Provided material:
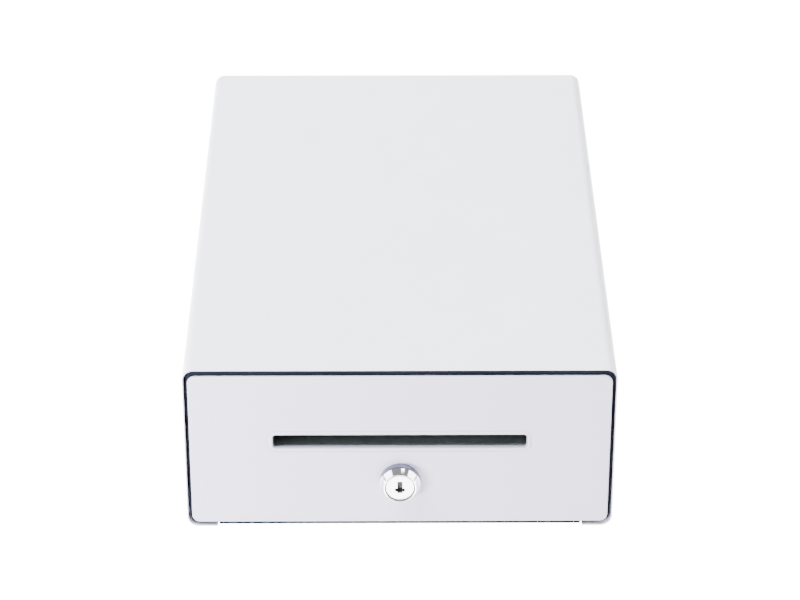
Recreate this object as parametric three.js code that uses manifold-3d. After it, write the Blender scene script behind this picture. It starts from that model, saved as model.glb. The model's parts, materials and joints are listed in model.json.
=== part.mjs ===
// Compact cash drawer: a wrap-round steel housing, a drawer on ball slides that opens to the front,
// a key lock with its release lever, a solenoid latch, and a till insert with bill clips and coin cups.
// Millimetres, +Z up. The drawer opens towards -Y. The origin is the middle of the footprint, at the
// underside of the feet.
import * as THREE from 'three';
import { mergeVertices } from 'three/addons/utils/BufferGeometryUtils.js';
import Module from 'manifold-3d';

const wasm = await Module();
wasm.setup();

// ---------------------------------------------------------------- driving dimensions
const WIDTH = 240;
const DEPTH = 375;
const SHELL_HEIGHT = 103;
const FOOT_HEIGHT = 3;
const SHEET = 1;
const SHELL_SHEET = 0.8;
const GAP = 0.3;
const SHELL_RADIUS = 6.5;
const FLANGE_WIDTH = 17;

const PANEL_SIDE_GAP = 1.9;
const PANEL_BOTTOM_LIFT = 2.85;
const PANEL_HEIGHT = 96.05;
const PANEL_THICKNESS = 1.6;
const PANEL_RADIUS = 4.5;
const PANEL_EDGE = 0.5;
const BACKING_THICKNESS = 2;
const BACKING_GAP = 0.8;
const BACKING_TAB_LIFT = 0.35;

const SLOT_HALF = 70.6;
const SLOT_HEIGHT = 8.2;
const SLOT_LIFT = 56.8;
const SLOT_COLLAR = 1.2;
const SLOT_DEPTH = 2.8;
const CHUTE_HALF_HEIGHT = 4.4;
const CHUTE_WALL = 1.6;
const CHUTE_SLOPE = 0.38;

const LOCK_PROUD = 8.5;
const LOCK_LIFT = 30.7;
const BEZEL_RADIUS = 11.5;
const BARREL_RADIUS = 9.3;
const PLUG_RADIUS = 8.25;
const CAM_THROW = 9;

const DRAWER_TRAVEL = 260;
const RAIL_LENGTH = 345;
const RAIL_CENTRE_Z = 45;

const HOOK_SWING = THREE.MathUtils.degToRad(14);
const CLIP_REACH = 56;
const CLIP_COUNT = 3;
const CUP_COUNT = 4;

// ---------------------------------------------------------------- planes and positions
const FRONT = LOCK_PROUD / 2 - DEPTH / 2;
const REAR = FRONT + DEPTH;
const SHELL_TOP = FOOT_HEIGHT + SHELL_HEIGHT;
const INNER_HALF = WIDTH / 2 - SHELL_SHEET;
const INNER_RADIUS = SHELL_RADIUS - SHELL_SHEET;
const INNER_BOTTOM = FOOT_HEIGHT + SHELL_SHEET;
const ROOF = SHELL_TOP - SHELL_SHEET;

const PANEL_HALF = INNER_HALF - PANEL_SIDE_GAP;
const PANEL_BOTTOM = FOOT_HEIGHT + PANEL_BOTTOM_LIFT;
const PANEL_TOP = PANEL_BOTTOM + PANEL_HEIGHT;
const PANEL_BACK = FRONT + PANEL_THICKNESS;
const SLOT_Z = FOOT_HEIGHT + SLOT_LIFT;
const LOCK_Z = FOOT_HEIGHT + LOCK_LIFT;

const BASE_BOTTOM = INNER_BOTTOM + GAP;
const BASE_TOP = BASE_BOTTOM + SHEET;
const BASE_FRONT = FRONT + 12;
const REAR_PANEL_FACE = REAR - 2;
const REAR_PANEL_INNER = REAR_PANEL_FACE - SHEET;

const RAIL_FRONT = FRONT + 13.25;
const TRAY_HALF = 109.3;
const BACKING_FRONT = PANEL_BACK + GAP;
const BACKING_REAR = BACKING_FRONT + BACKING_THICKNESS;
const TRAY_FRONT = BACKING_REAR + GAP;
const TRAY_FRONT_INNER = TRAY_FRONT + 1.2;
const TRAY_FLOOR = 9.5;
const TRAY_FLOOR_TOP = TRAY_FLOOR + SHEET;
const TRAY_TOP = 96.7;
const TRAY_REAR_INNER = 111;
const TRAY_REAR = 112.2;
const TRAY_WING_END = 170;
const TRAY_WING_TOP = 60;

const TILL_FRONT = -150.5;
const TILL_REAR = 110.4;
const TILL_HALF = 107.7;
const TILL_WALL = 2;
const TILL_BOTTOM = 52.5;
const TILL_FLOOR = TILL_BOTTOM + TILL_WALL;
const TILL_TOP = 98.5;
const TILL_RIM = 1.5;
const COIN_BAY_END = -63;
const BILL_BAY_START = COIN_BAY_END + TILL_WALL;
const CLIP_Y = 100;
const CLIP_Z = 84;

const BARREL_END = FRONT + 22.25;
const CAM_FRONT = BARREL_END + 2.3;
const CAM_THICKNESS = 1.8;
const FORK_FRONT = CAM_FRONT + 3.5;
const FORK_THICKNESS = 1.5;
const LEVER_BOTTOM = 7;
const LEVER_THICKNESS = 1.5;
const LEVER_HALF = 6;
const LEVER_REAR = 137;
const FORK_SLOT_HALF = 3.7;
const FORK_HALF = FORK_SLOT_HALF + 3.2;

const MECH_BASE = BASE_TOP + GAP;
const HOOK_PIVOT = new THREE.Vector2(-14, 158);
const HOOK_BOTTOM = 16.5;
const HOOK_TOP = 19.5;
const HOOK_LINK_ARM = 25;
const STRIKER_Y = 124;
const SOLENOID_Z = 21;
const PLUNGER_Y = HOOK_PIVOT.y - HOOK_LINK_ARM * Math.cos(HOOK_SWING / 2);
const LINK_X = HOOK_PIVOT.x - HOOK_LINK_ARM * Math.sin(HOOK_SWING);
const COIL_FRONT_X = -36;
const COIL_REAR_X = -72;
const EJECTOR_X = 48;
const EJECTOR_Z = 30;
const SWITCH_X = 76;
const SOCKET_X = -60;
const SOCKET_Z = 50;

const ARC_STEPS = 3;
const ROUND_SIDES = 24;

// ---------------------------------------------------------------- solids
function toSolid(geometry) {
  const bare = new THREE.BufferGeometry();
  bare.setAttribute('position', geometry.attributes.position.clone());
  if (geometry.index) bare.setIndex(geometry.index.clone());
  const merged = mergeVertices(bare, 1e-4);
  const index = merged.index.array;
  const kept = [];
  for (let i = 0; i < index.length; i += 3) {
    const [a, b, c] = [index[i], index[i + 1], index[i + 2]];
    if (a !== b && b !== c && c !== a) kept.push(a, b, c);
  }
  const vertProperties = new Float32Array(merged.attributes.position.array);
  const triVerts = new Uint32Array(kept);
  return new wasm.Manifold(new wasm.Mesh({ numProp: 3, vertProperties, triVerts }));
}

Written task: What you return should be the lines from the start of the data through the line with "const FLANGE_WIDTH = 17;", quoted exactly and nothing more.

Task result:
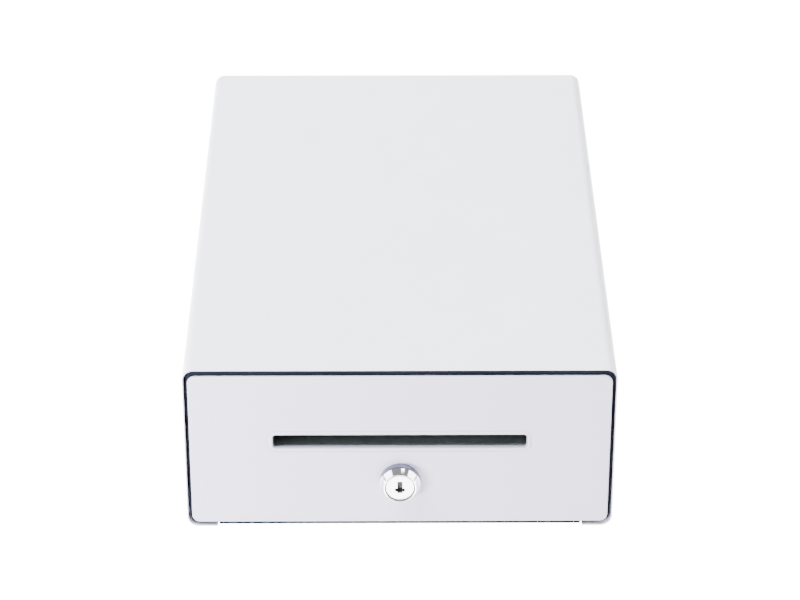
Recreate this object as parametric three.js code that uses manifold-3d. After it, write the Blender scene script behind this picture. It starts from that model, saved as model.glb. The model's parts, materials and joints are listed in model.json.
=== part.mjs ===
// Compact cash drawer: a wrap-round steel housing, a drawer on ball slides that opens to the front,
// a key lock with its release lever, a solenoid latch, and a till insert with bill clips and coin cups.
// Millimetres, +Z up. The drawer opens towards -Y. The origin is the middle of the footprint, at the
// underside of the feet.
import * as THREE from 'three';
import { mergeVertices } from 'three/addons/utils/BufferGeometryUtils.js';
import Module from 'manifold-3d';

const wasm = await Module();
wasm.setup();

// ---------------------------------------------------------------- driving dimensions
const WIDTH = 240;
const DEPTH = 375;
const SHELL_HEIGHT = 103;
const FOOT_HEIGHT = 3;
const SHEET = 1;
const SHELL_SHEET = 0.8;
const GAP = 0.3;
const SHELL_RADIUS = 6.5;
const FLANGE_WIDTH = 17;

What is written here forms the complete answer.